In 18 cases, students are being sent from Level 3 schools (the lowest performing designation CPS uses) to other Level 3 schools. In one of those cases, Overton Elementary students are slated to go to receiving school Mollison. Both schools are on probation. As recently as 2010, CPS tried to close Mollison for low performance. In his report, the indpendent hearing officer who considered Overton’s closing wrote, “If the concept of a higher-performing school is to have substantive meaning, the mere fact of a mathematical variance between two schools with low academic performance and on probation is insufficient to be deemed a higher-performing school for the purpose of school action [closing].”

Another notable finding from de la Torre’s study: While kids’ test scores in the long term didn’t get better or worse by having their schools closed, in the short term, there was an effect. Kids lost ground academically as soon as their school was put on the closings list.

“The biggest effects that we saw was the year of the announcement of the school closings,” says de la Torre. “You know, we think the stress and the anxiety takes place after the school closes, but it’s already happening right now to all these kids as well.”

A 2012 study of  Washington, DC, school closings found similar results.

This year, Chicago is proposing something it’s never tried before.
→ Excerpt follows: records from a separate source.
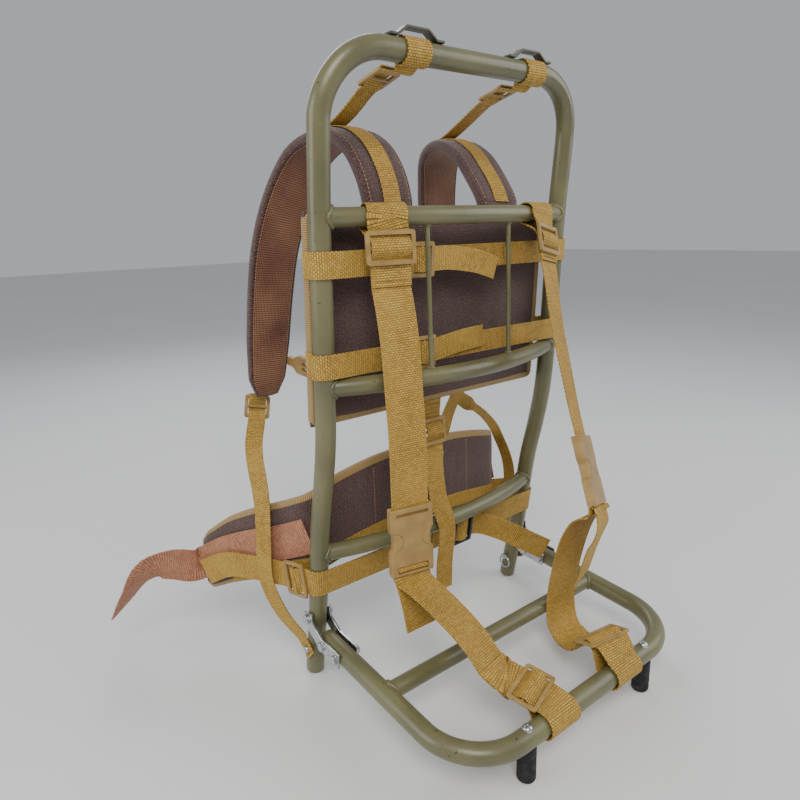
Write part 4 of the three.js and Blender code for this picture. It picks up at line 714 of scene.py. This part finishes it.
def weld_bead(bar_end, bar_way, rail_way, bar_radius, rail_radius, size):
    """The weld round a bar where it meets a rail: a rippled bead on their saddle."""
    third = bar_way.cross(rail_way).normalized()
    second = third.cross(bar_way).normalized()
    points, wides = [], []
    for i in range(BEAD_STEPS):
        angle = 2 * math.pi * i / BEAD_STEPS
        sideways = bar_radius * math.sin(angle)
        reach = math.sqrt(max(rail_radius ** 2 - sideways ** 2, 0))
        points.append(bar_end + bar_way * (reach + size * 0.25) + second * bar_radius * math.cos(angle)
                      + third * sideways)
        # 22 ripples round the bead, and a slower unevenness
        wides.append(1 + 0.14 * math.sin(angle * 22) + 0.1 * math.sin(angle * 5 + 1))
    sides = [point - bar_end - bar_way * (point - bar_end).dot(bar_way) for point in points]
    stations = [Station(point, (points[(i + 1) % BEAD_STEPS] - points[i - 1]).normalized(), sides[i],
                        wides[i], wides[i]) for i, point in enumerate(points)]
    return sweep(ring_section(size, 10), stations, closed=True)


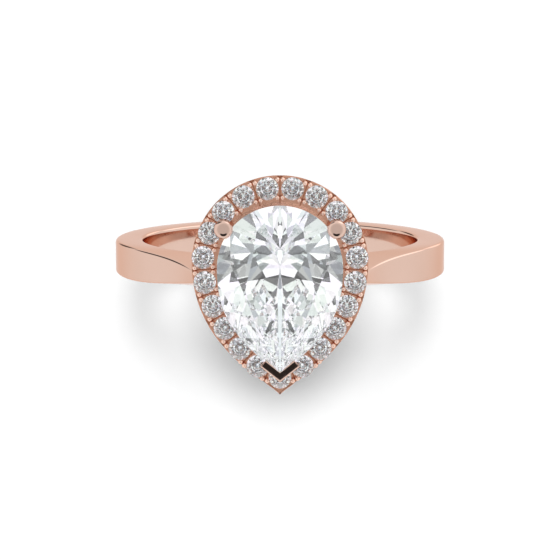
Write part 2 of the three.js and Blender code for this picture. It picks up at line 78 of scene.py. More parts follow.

The district is making an unprecedented investment in receiving schools: in staffing and amenities like iPads, air conditioning, and libraries. That approach is unstudied.

District spokeswoman Becky Carroll criticized WBEZ for “going back” to de la Torre’s study. She says the Consortium report and community input helped CPS come up with its school closing policy. And she repeated the district’s stance: Every child at a closing school will have an opportunity to attend a higher-performing welcoming school this fall.